— start of Dataset extract —
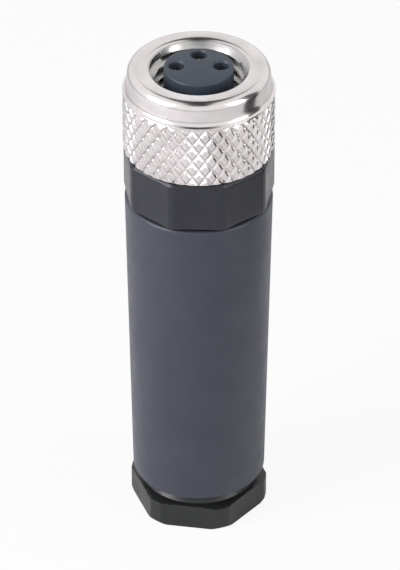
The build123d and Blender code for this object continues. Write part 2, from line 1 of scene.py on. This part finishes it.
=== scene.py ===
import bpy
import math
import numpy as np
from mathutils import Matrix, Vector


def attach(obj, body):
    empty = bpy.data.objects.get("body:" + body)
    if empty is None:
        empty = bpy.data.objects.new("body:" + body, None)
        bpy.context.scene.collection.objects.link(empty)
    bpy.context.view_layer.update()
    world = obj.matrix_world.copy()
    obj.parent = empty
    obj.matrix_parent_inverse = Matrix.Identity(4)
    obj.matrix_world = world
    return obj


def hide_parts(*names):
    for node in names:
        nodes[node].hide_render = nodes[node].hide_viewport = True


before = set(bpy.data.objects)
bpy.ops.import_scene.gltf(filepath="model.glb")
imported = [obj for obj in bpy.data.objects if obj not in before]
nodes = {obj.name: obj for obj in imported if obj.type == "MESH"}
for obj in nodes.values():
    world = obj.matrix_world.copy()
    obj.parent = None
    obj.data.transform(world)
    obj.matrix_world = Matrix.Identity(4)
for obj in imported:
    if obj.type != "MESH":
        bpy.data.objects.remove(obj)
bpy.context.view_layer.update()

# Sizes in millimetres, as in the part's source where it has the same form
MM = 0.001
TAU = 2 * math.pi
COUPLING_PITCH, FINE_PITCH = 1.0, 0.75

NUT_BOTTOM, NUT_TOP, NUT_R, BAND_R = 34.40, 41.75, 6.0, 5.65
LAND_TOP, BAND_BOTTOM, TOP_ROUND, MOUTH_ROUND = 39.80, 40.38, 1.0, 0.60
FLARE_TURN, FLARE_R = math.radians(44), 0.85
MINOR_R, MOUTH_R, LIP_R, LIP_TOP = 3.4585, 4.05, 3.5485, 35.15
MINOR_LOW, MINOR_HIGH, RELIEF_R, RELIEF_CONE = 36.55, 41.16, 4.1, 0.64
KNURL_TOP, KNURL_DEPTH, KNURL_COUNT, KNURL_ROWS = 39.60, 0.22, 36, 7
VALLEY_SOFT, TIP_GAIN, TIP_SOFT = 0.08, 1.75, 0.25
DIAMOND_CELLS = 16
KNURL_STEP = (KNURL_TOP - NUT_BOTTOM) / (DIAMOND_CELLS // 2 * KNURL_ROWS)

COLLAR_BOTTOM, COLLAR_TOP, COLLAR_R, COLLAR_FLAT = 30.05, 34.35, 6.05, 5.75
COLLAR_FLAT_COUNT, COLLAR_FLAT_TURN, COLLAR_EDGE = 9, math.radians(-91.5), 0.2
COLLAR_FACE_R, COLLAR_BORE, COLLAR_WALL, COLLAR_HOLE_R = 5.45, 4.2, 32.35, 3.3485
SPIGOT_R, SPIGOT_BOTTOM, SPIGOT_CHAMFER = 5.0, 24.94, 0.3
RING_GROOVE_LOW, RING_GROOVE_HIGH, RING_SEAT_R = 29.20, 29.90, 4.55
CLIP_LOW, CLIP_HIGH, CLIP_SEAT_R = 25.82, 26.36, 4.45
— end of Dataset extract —
— start of Dataset extract —
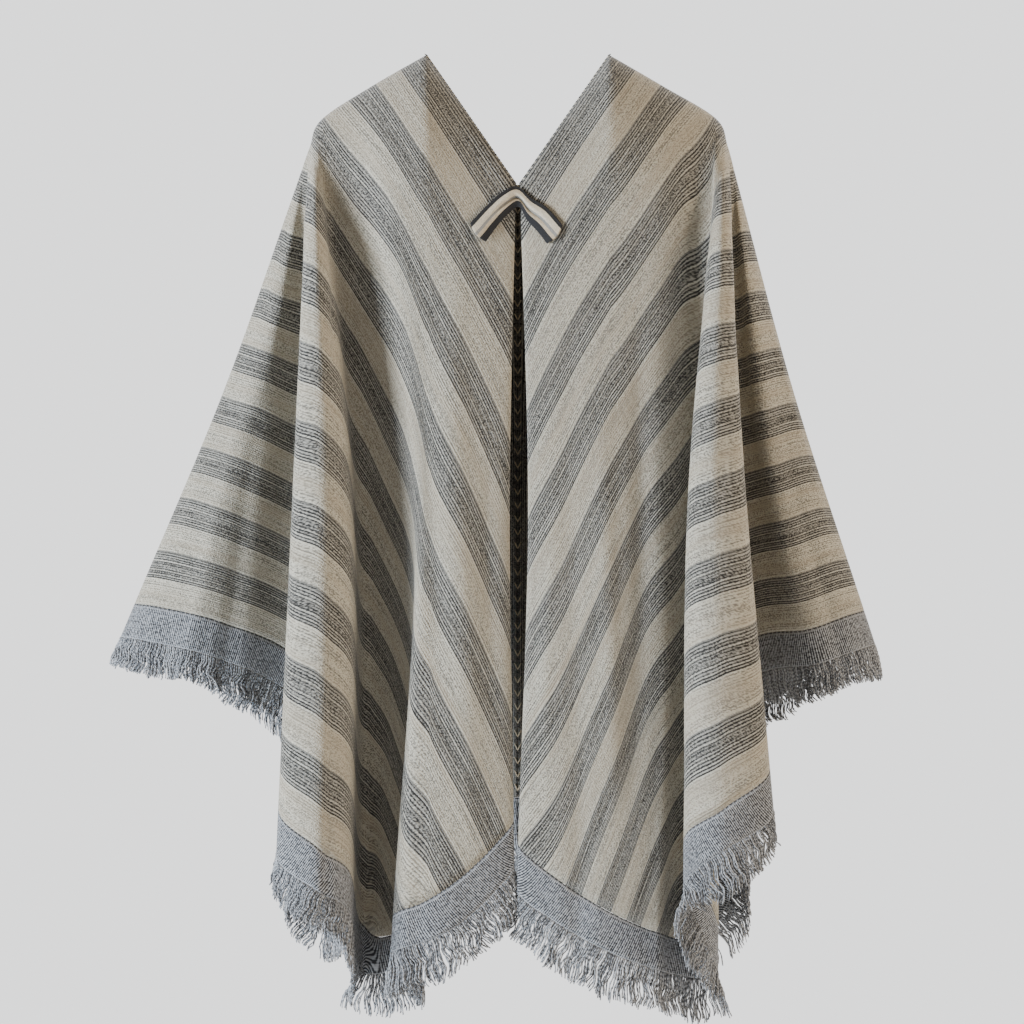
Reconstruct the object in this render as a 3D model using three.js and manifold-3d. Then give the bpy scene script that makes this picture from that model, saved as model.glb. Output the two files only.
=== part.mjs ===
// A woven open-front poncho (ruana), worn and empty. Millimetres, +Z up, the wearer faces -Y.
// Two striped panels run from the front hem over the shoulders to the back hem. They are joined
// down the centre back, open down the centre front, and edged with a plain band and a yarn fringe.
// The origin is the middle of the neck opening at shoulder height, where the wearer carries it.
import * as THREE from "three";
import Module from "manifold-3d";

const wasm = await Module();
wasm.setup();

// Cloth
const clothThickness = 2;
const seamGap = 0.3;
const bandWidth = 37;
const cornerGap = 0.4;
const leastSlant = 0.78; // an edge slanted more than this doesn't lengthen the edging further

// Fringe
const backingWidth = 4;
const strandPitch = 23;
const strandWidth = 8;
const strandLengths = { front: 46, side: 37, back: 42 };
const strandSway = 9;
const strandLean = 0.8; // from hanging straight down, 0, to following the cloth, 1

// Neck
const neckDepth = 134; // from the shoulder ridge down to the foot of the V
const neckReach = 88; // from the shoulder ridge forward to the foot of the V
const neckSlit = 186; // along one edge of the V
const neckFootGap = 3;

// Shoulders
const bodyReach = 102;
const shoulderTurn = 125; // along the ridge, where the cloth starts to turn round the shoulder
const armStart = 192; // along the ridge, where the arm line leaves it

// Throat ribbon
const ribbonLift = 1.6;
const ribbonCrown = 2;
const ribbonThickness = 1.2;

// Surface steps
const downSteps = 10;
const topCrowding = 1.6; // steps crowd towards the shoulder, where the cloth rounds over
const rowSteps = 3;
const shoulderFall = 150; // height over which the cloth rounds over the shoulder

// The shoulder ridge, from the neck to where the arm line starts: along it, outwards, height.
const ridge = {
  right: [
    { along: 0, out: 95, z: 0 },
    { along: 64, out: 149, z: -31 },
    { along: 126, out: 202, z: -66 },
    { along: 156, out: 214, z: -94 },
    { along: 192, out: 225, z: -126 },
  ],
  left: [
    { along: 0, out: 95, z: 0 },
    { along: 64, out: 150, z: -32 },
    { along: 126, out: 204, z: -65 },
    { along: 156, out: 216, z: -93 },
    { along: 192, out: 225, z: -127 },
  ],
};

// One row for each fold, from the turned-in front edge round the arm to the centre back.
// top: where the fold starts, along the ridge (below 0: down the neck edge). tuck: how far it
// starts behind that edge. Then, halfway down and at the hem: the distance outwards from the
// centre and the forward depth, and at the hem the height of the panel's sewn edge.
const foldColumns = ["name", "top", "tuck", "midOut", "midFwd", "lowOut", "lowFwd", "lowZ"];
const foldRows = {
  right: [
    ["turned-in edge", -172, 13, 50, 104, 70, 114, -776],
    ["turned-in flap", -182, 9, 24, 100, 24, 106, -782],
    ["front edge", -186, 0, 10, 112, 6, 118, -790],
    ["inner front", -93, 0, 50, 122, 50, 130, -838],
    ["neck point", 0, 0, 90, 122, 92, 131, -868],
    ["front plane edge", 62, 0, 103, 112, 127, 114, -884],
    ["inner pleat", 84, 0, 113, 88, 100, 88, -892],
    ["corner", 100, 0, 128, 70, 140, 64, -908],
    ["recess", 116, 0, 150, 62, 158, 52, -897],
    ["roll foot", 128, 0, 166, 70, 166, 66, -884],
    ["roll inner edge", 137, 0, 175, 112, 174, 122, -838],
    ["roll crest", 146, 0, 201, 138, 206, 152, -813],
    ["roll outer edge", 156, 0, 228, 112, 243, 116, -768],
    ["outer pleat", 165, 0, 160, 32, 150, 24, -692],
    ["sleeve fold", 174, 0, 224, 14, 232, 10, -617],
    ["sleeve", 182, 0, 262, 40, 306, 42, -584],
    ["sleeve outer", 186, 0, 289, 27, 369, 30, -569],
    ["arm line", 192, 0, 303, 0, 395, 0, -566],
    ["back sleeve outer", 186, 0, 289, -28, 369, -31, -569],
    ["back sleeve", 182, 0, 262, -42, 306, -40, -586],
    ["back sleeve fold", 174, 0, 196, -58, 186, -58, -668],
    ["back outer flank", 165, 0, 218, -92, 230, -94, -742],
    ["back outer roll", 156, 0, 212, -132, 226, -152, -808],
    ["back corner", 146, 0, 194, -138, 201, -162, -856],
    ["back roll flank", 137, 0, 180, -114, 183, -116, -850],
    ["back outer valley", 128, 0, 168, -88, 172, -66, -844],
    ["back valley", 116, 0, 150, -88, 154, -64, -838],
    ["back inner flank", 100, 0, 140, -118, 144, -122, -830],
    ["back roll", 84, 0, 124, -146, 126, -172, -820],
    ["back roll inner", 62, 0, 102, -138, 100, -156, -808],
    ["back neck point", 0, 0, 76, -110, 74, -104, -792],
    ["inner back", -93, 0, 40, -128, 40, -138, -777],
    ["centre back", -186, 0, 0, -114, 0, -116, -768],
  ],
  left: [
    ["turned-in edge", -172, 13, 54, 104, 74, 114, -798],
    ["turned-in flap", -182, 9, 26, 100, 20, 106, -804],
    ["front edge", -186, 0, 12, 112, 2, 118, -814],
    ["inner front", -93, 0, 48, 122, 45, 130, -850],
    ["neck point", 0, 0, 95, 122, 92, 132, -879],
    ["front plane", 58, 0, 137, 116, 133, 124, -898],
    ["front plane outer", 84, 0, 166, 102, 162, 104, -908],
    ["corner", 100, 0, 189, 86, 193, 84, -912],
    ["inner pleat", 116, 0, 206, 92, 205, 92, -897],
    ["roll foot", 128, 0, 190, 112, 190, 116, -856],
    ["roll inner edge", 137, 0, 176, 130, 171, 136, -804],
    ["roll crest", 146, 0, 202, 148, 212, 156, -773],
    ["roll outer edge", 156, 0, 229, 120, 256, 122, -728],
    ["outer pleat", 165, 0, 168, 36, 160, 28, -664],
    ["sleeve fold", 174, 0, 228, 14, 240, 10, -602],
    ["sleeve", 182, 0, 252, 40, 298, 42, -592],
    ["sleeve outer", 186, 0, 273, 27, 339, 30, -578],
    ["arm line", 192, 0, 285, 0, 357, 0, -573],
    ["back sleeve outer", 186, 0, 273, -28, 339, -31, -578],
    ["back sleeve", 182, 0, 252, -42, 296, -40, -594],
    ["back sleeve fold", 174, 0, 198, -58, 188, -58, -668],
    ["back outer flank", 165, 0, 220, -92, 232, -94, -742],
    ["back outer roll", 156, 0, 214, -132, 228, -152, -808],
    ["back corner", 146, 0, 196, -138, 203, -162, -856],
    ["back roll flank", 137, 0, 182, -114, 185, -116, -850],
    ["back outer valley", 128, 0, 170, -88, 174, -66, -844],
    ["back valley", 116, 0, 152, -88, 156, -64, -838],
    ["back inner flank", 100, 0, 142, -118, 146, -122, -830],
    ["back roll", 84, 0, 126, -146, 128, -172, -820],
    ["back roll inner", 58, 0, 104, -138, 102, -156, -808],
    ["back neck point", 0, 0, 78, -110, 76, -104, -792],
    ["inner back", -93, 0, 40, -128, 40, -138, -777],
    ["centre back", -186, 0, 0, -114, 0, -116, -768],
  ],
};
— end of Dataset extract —
• Set exercise: Emit only the lines from the one containing "obj.parent = None" through the one containing "COUPLING_PITCH, FINE_PITCH = 1.0, 0.75", copied exactly.

• Final result:
    obj.parent = None
    obj.data.transform(world)
    obj.matrix_world = Matrix.Identity(4)
for obj in imported:
    if obj.type != "MESH":
        bpy.data.objects.remove(obj)
bpy.context.view_layer.update()

# Sizes in millimetres, as in the part's source where it has the same form
MM = 0.001
TAU = 2 * math.pi
COUPLING_PITCH, FINE_PITCH = 1.0, 0.75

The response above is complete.